Member of the Iowa House of Representatives from the 61st district
- In office November 2, 1999 – January 12, 2003
- Preceded by: Cecelia Burnett
- Succeeded by: Jo Oldson

Personal details
- Born: Jane Linda Renner January 25, 1942 Klemme, Iowa, U.S.
- Died: February 4, 2006 (aged 64) Ames, Iowa, U.S.
- Party: Democratic
- Education: Iowa State University
- Occupation: schoolteacher

= Jane Greimann =

American schoolteacher and politician

Jane Linda Greimann (January 25, 1942 – February 4, 2006) was an American politician who served on the Iowa House of Representatives from 1999 to 2005.

Jane Greimann was born on January 25, 1942, in Klemme, Iowa, to parents Chet and Ina Mae. She was raised on the family farm, and graduated from Klemme High School in 1960. She studied textile and clothing at Iowa State University and married Lowell Greimann. The couple moved to Boulder, Colorado, where Greimann was a seamstress and office worker, and later, San Antonio, Texas, where she worked with the Latino community and low-income adults.

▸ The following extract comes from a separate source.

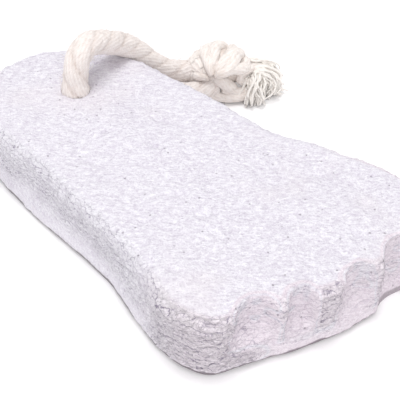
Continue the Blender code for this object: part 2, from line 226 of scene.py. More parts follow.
def stone_block():
    """Rows round the wall from the underside's edge to the top's, with the top filled in by a
    grid and the underside by one flat face."""
    low = np.radians([0, 30, 60, 90])
    high = np.radians(np.linspace(0, 90, RIM_ROWS))
    levels = [(FOOT_ROUNDING * (1 - math.sin(a)), FOOT_ROUNDING * (1 - math.cos(a)))
              for a in low]
    levels += [(0.0, z) for z in
               np.linspace(FOOT_ROUNDING, THICKNESS - TOP_ROUNDING, WALL_ROWS)[1:-1]]
    levels += [(TOP_ROUNDING * (1 - math.cos(a)), THICKNESS - TOP_ROUNDING * (1 - math.sin(a)))
               for a in high]
    ring = outline_ring()
    rows = [wall_row(ring, inset, z) for inset, z in levels]
    around, last = len(rows[0]), (len(rows) - 1) * len(rows[0])
    top = filled(rows[-1])[1:-1, 1:-1].reshape(-1, 3)
    step, up = np.arange(around), np.arange(len(rows) - 1)[:, None] * around
    after = np.roll(step, -1)
    wall = np.stack([up + step, up + after, up + around + after, up + around + step],
                    axis=-1).reshape(-1, 4)
    return np.vstack(rows + [top]), [wall, filled_faces(last, last + around), step[None, ::-1]]


def lattice_hash(cell, seed):
    """A number from 0 to 1 for each whole-numbered cell: its three coordinates are mixed
    with large odd factors and shifts."""
    x, y, z = (cell[..., k].astype(np.int64) for k in range(3))
    h = (x * 374761393 + y * 668265263 + z * 1440662683 + seed * 1274126177) & 0xFFFFFFFF
    h = ((h ^ (h >> 13)) * 1274126177) & 0xFFFFFFFF
    h = ((h ^ (h >> 16)) * 2246822519) & 0xFFFFFFFF
    return ((h ^ (h >> 15)) & 0xFFFFFF) / float(0x1000000)


def cloudy(points, cell, seed):
    """Smooth noise from -1 to 1: random values at the corners of cubes, eased between."""
    where = np.asarray(points) / cell
    base = np.floor(where)
    part = where - base
    part = part * part * (3 - 2 * part)
    total = 0.0
    for corner in np.ndindex(2, 2, 2):
        weight = np.prod(np.where(corner, part, 1 - part), axis=-1)
        total = total + weight * lattice_hash(base + corner, seed)
    return 2 * total - 1


def grains(points, cell, seed):
    """Distance to the nearest of the points scattered one to each cube of a lattice, in cell
    sizes."""
    where = np.asarray(points) / cell
    base = np.floor(where)
    nearest = np.full(len(where), 9.0)
    for offset in np.ndindex(3, 3, 3):
        cube = base + np.array(offset) - 1
        centre = cube + np.stack([lattice_hash(cube, seed + k) for k in range(3)], axis=-1)
        nearest = np.minimum(nearest, np.linalg.norm(where - centre, axis=-1))
    return nearest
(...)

Following the birth of two biological sons, one each while living in Colorado and Texas, Jane and Lowell Greimann moved back to Iowa in 1973 and adopted a Vietnamese child in 1975. Jane Greimann earned her teaching certification in 1980 and taught at Nevada Junior High School in Nevada, Iowa for sixteen years. Greimann was a board member of the Eastern Story County Youth and Shelter Services, retiring in 1998. From 1999 to 2003, Greimann served in the Iowa House of Representatives for District 61. She then represented District 45 until 2005. Greimann died of lung cancer at Israel Family Hospice in Ames, Iowa, on February 4, 2006, and was buried at Iowa State University Cemetery. Following her death, the central committee of the Story County chapter of the Iowa Democratic Party honored Greimann by placing a brick in the Plaza of Heroines outside Catt Hall.